Take your time with the Thanksgiving turkey. It could be a long, busy weekend.
A new retail shopping day returns for a second year, sandwiched between Black Friday - the busiest retail day of the year - and the online sales event called Cyber Monday.
Small Business Saturday glides into the slipstream on Nov. 26, one day after Black Friday shoppers presumably take a break from gift-hunting at national and regional stores.
The newer event is intended to help family businesses get a bigger piece of the holiday retail pie chart.
If enough people shop at the small businesses in their communities for just the one day, the tally could be huge, says Small Business Saturday's Facebook page, which has about 2 million followers.
The Facebook page is where consumers can type in a ZIP code and find a list of small businesses to patronize in their communities.

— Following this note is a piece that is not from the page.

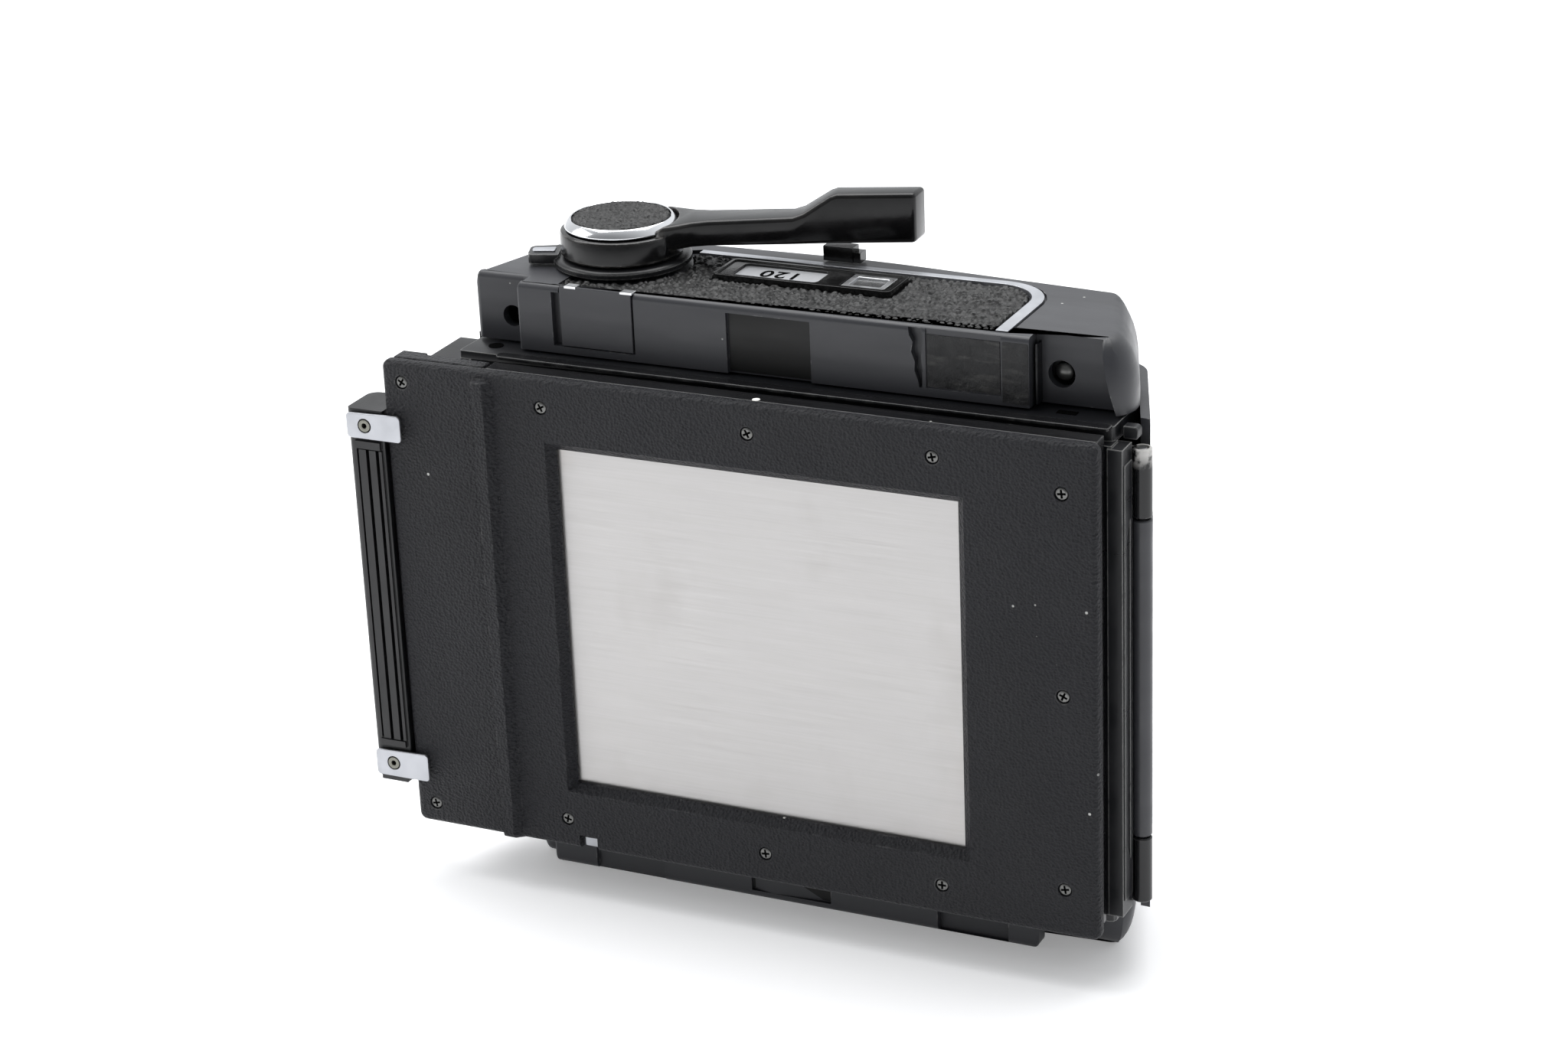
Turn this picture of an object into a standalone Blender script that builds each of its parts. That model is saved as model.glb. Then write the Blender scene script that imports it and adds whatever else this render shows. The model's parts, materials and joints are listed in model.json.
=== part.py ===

In Charlotte, the list includes florists, pet stores, coffee shops, restaurants, galleries, cosmetic surgery clinics, hair salons, dry cleaners, locksmiths and home inspectors, to name a few.
Brian Doolittle, co-owner of Do a Little Floral, said a day in the spotlight will give him a chance to show that his goods and services are unique.

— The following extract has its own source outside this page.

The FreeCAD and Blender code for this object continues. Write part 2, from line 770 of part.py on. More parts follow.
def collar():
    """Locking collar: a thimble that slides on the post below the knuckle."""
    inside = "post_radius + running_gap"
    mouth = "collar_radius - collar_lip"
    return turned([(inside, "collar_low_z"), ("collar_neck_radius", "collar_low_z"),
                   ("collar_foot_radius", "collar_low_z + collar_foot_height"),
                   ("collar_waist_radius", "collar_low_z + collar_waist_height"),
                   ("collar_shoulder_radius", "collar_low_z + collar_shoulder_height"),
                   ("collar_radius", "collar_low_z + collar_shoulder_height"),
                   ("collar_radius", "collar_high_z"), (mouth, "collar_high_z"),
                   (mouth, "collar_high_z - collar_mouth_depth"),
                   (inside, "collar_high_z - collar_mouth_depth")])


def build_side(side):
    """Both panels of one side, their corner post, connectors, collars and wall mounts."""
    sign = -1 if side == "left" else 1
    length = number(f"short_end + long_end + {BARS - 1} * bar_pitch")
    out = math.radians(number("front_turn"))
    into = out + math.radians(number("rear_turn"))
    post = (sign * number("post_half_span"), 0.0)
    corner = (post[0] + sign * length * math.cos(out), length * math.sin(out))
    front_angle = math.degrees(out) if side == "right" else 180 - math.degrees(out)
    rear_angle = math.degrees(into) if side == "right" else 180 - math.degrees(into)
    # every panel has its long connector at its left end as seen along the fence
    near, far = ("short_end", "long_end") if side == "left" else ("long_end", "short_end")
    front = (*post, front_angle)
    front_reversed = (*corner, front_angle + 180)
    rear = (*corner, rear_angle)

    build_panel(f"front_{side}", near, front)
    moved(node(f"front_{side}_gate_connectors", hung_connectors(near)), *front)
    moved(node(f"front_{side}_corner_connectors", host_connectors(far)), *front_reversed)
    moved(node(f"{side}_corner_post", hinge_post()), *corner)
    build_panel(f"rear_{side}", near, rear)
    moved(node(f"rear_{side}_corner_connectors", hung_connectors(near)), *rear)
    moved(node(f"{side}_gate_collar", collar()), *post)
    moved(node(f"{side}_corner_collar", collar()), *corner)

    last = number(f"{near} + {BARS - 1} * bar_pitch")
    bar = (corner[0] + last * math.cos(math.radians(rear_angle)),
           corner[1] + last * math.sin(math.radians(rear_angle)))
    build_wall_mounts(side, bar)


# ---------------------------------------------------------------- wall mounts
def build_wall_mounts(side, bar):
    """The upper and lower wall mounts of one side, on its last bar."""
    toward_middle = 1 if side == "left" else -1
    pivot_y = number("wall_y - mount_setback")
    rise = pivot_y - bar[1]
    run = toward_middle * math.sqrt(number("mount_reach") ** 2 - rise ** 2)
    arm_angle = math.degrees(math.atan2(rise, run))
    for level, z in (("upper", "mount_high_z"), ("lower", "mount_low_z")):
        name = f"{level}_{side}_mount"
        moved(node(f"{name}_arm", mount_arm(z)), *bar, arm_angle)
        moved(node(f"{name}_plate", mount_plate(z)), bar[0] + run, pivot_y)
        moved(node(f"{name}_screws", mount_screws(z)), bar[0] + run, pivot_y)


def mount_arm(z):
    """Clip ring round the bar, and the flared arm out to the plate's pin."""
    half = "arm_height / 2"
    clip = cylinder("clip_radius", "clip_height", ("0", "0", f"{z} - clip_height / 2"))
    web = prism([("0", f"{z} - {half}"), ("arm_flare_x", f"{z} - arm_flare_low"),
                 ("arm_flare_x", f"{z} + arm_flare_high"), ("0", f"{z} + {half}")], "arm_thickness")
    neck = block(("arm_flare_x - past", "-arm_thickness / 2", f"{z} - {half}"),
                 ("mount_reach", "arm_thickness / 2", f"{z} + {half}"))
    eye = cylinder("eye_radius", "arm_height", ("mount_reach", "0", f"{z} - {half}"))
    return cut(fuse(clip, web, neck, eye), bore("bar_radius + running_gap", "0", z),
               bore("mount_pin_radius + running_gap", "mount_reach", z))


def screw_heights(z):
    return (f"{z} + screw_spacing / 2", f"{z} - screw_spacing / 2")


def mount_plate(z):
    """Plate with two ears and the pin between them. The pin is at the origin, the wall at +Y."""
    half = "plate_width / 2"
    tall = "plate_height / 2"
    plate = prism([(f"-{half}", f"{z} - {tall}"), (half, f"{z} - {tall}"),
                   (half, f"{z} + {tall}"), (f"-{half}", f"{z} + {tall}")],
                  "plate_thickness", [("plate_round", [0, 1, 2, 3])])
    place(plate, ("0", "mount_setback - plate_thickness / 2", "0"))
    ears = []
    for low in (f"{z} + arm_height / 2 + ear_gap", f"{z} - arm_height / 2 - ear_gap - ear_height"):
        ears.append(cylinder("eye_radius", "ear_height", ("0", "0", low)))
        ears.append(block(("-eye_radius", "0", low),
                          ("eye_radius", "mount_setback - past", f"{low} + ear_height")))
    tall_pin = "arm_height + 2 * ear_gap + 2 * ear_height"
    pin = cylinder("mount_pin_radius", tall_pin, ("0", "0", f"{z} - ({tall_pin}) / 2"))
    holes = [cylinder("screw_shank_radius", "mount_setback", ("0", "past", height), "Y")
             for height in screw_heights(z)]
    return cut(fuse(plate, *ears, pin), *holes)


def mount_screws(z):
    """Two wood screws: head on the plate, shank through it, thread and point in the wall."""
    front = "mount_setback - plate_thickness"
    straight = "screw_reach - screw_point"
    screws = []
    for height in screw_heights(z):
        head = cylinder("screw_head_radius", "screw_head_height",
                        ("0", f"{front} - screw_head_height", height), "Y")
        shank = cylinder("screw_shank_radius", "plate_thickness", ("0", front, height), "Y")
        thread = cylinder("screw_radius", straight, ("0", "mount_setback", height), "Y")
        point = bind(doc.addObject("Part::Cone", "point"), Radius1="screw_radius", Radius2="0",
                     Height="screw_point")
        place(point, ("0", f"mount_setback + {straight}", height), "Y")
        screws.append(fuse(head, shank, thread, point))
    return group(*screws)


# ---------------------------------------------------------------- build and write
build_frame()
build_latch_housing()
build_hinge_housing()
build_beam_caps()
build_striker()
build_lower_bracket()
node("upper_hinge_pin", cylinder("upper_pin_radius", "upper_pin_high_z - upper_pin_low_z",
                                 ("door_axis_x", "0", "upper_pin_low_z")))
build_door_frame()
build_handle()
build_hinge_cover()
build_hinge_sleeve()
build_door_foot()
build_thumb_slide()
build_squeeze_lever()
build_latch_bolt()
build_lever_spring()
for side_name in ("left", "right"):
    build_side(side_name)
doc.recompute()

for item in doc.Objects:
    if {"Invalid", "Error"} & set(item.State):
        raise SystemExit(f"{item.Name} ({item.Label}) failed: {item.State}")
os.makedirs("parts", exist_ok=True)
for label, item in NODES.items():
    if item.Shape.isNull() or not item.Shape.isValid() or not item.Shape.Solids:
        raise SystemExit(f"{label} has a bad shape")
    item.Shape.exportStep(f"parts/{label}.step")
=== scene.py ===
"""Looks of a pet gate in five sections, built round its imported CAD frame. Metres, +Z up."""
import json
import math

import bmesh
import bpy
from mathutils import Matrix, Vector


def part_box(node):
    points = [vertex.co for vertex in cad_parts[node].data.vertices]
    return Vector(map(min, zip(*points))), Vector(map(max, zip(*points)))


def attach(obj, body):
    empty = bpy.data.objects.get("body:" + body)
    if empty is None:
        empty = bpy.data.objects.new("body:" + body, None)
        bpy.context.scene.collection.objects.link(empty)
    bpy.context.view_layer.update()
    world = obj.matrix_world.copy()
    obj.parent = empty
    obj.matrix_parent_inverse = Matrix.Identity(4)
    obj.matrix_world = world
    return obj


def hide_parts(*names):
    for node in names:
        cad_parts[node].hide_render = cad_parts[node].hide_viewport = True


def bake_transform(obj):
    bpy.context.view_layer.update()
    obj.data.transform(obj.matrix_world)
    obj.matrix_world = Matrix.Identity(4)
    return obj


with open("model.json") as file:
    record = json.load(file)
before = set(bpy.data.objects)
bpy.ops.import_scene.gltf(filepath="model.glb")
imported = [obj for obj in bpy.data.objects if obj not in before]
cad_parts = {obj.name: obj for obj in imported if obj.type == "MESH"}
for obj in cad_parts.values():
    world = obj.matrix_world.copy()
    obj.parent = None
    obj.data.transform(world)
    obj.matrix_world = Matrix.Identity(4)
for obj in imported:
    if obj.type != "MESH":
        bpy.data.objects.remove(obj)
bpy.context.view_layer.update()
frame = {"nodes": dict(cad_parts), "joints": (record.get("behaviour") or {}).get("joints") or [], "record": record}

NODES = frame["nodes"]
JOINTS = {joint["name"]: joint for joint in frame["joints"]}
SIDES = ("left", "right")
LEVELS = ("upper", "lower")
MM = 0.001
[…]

"Our style is very out-of-the-box," Doolittle said of his floral designs.
"We make sure ours are one-of-a-kind."
While grocery stores often can offer better prices, local shops such as his can often win the competition with pizzazz, said Doolittle, whose shop is in the Eastfield Village Shopping Center.
"You see a mushroom of flowers with no height and depth," Doolittle said of products by large competitors. "That's very outdated and old-fashioned."

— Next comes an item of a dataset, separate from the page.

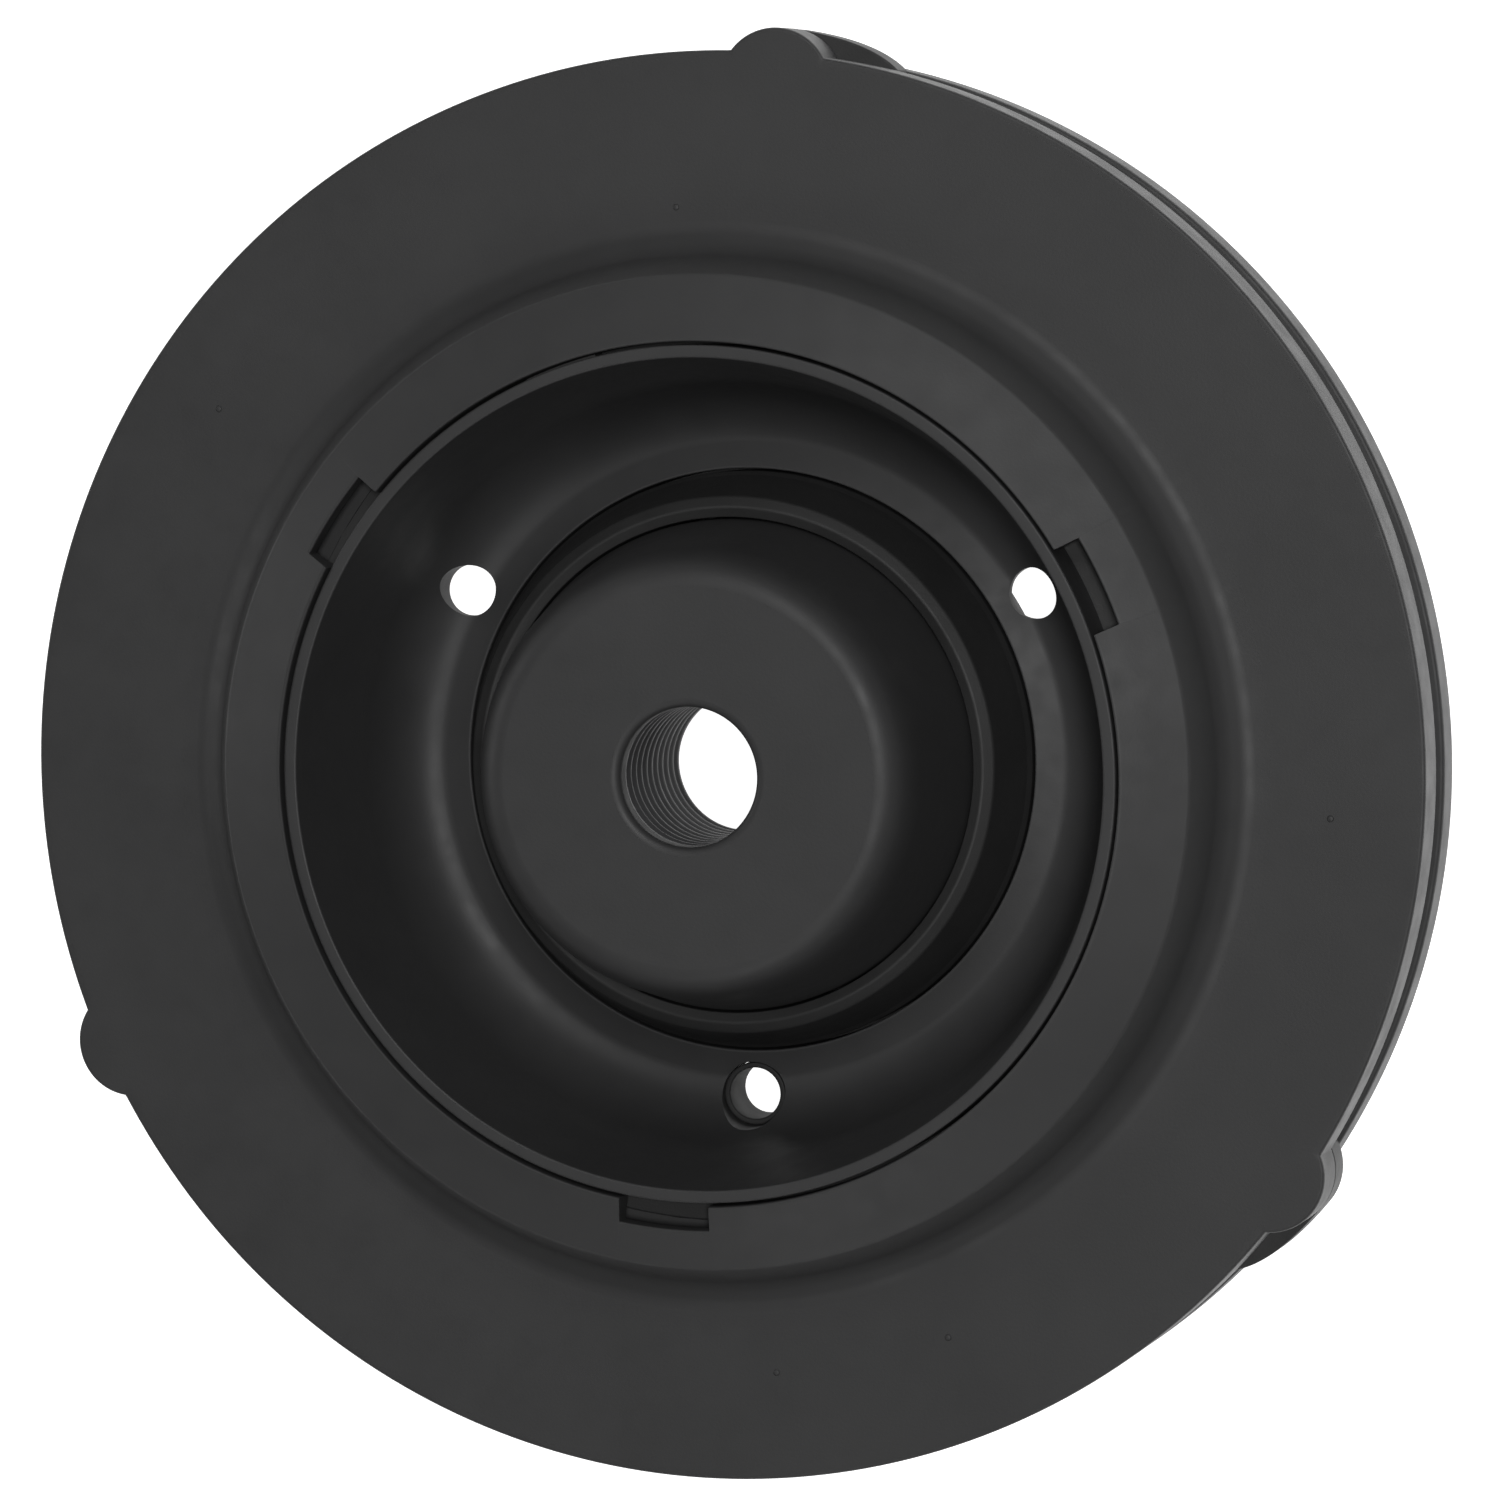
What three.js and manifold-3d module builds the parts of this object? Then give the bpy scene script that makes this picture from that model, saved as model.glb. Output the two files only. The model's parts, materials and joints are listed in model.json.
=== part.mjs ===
// A swivelling toilet flange with its bayonet closing cup in place.
//
// Millimetres, +Z up. The origin is on the pipe's axis at the mouth of the pipe socket.
// Every height inside a piece is counted from the flange ring's flat outer face, and the
// whole assembly is lifted by FACE_Z at the end. Angles are in degrees, seen from above.
//
// Three bodies turn on the one axis: the hub, which takes the soil pipe; the flange ring,
// two plates screwed together round the hub's flange, with a gasket between their rims; and
// the closing cup, whose three lugs go in through the collar's notches and turn under its
// roof.
import * as THREE from "three";
import { mergeVertices } from "three/addons/utils/BufferGeometryUtils.js";
import Module from "manifold-3d";

const wasm = await Module();
wasm.setup();

// Shared
const FACE_Z = 50; // the ring's outer face above the socket's mouth
const GAP = 0.3; // between pieces that touch
const PAST = 1; // how far a cutter runs past the face it cuts
const THIRDS = [0, 120, 240];
const FINE = 64; // segments round a large piece
const MEDIUM = 40; // segments round the boss, the washers and the clip
const SMALL = 12; // segments round a screw

// Flange ring: two plates with a groove between their rims
const RING_ANGLE = 25.9; // the first notch
const RIM_R = 90;
const FRONT_T = 7.8;
const GROOVE_T = 5.9;
const REAR_T = 6.2;
const FLOOR_H = -(FRONT_T + GROOVE_T + REAR_T); // underside of the ring
const REAR_TOP_H = FLOOR_H + REAR_T;
const RING_HOLE_R = 60;
const EAR_R = 7.2;
const EAR_CENTRE_R = 86;
const EAR_OFFSET = 59.2; // from a notch to the next ear
const TAB_R = 6.8; // the gasket's tab behind an ear
const TAB_TURN = 4; // where the tab's round turns into its flank
const TAB_PULL = 9.5; // how far the flank keeps straight on before it bends to the rim
const TAB_REACH = 9; // from the middle of an ear to where the flank meets the rim
const TAB_LOW_H = -10.8;

// Collar on the front plate
const SLOPE_FOOT_R = 71;
const SLOPE_R = 64.5; // where the foot's curve turns into the straight slope
const SLOPE_H = 2.2;
const COLLAR_EDGE_R = 62.2;
const COLLAR_EDGE_H = 8.5;
const COLLAR_BORE_R = 53.9;
const COLLAR_TOP_H = 11.8;
const COLLAR_ROOF_H = 7.6; // underside of the roof that holds the lugs
const COLLAR_CAVITY_R = 59.9;
const NOTCH_R = 57;
const NOTCH_WIDTH = 12.2;
const STOP_R = 55.2;
const STOP_WIDTH = 2.5;

// Rib, gasket and screws between the plates
const RIB_INNER_R = 77;
const RIB_OUTER_R = 84;
const GASKET_R = 89;
const WASHER_ROOM_H = [-15, -6]; // the space for the hub's flange and its washers
const SCREW_COUNT = 6;
const SCREW_CENTRE_R = 80.5;
const RING_SCREW = { headR: 3, shankR: 1.8, low: FLOOR_H + 0.2, seat: -17.4, tip: -2.6 };

// Hub
const SOCKET_R = 59.3;
const PIPE_R = 55.3; // takes a 110 mm soil pipe
const PIPE_STOP_H = -21;
const SEAL_SEAT_R = 57.6;
const SEAL_TOP_H = -39;
const SEAL_BASE_H = -45;
const SEAL_LIP_R = 54.4; // presses on the pipe
const NECK_R = 57;
const NECK_BORE_R = 52.2;
const NECK_TOP_H = 0.7;
const SLIDE_RING_TOP_H = -1.2;
const HUB_FLANGE_R = 75.5;
const HUB_FLANGE_H = [-12.4, -8.6];
const WASHER_R = [61, 75];

// Closing cup
const CUP_ANGLE = 30.5; // the first drive hole
const CUP_TRAVEL = 36; // from locked to in line with the notches
const LIP_H = 11.2;
const LIP_R = 53.5;
const LIP_BORE_R = 51.9;
const CUP_WALL_R = 48.7; // inside the cup, where the wall turns into the bend
const CUP_WALL_H = -5.5;
const CUP_SKIRT_R = 51.6;
const SHOULDER_H = 3.1;
const CUP_FLOOR_H = -16.3; // at the hole for the boss
const CUP_FLOOR_R = 40.5; // where the floor turns into the bend
const CUP_DISH_H = -17.4; // the floor's lowest level, there
const CUP_BASE_H = -22.4;
const CUP_BASE_R = 45;
const CUP_HOLE_R = 37.2;
const DRIVE_HOLE_R = 3.3;
const DRIVE_CENTRE_R = 42.9;
const DRIVE_RELIEF_R = 4.9; // the hollow behind each open drive hole
const DRIVE_RELIEF_H = -18.7;
const LUG_R = 56.6;
const LUG_WIDTH = 10;
const LUG_H = [3.8, 7.1];
const LUG_ANGLE = RING_ANGLE - CUP_TRAVEL - CUP_ANGLE;
const CUP_SEAL_R = 56.4;
const SLEEVE_R = 4; // a sleeve that lines one of the drive holes
const SLEEVE_END_H = -25.4;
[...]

Small Business Saturday was embraced in 2010 by big companies like American Express Open, the small business unit of a very big business, to help draw attention to local businesses, their often custom services and their connections in their communities.
This year, Women Impacting Public Policy also supports Small Business Saturday.
The nonpartisan advocate for businesses owned by women is organizing block parties and other events in 15 cities.
In Charlotte's South End district, activities start at 10 a.m. at Atherton Mill Market with a raffle and giveaways, including $25 American Express gift cards.
Gift-wrapping stations and a Christmas tree lot will be open on Camden Road near Atherton Mill. Consumers are becoming more aware of the benefits of shopping at local businesses, said Jimmy Kleto, owner of Central Coffee Co. in Charlotte's Five Points district, near Plaza Midwood.
Many customers choose to spend their money close to home because they want to build and strengthen the local economy.
Kleto sees many neighbors from the Plaza Midwood area at his coffee and pastry shop. Kleto, in turn, supports neighborhood schools and serves as a member of the Plaza Midwood Business Association.
Its work includes neighborhood improvement projects and conservation efforts.
"I don't know if a corporate coffee shop would be involved in things like that," Kleto said.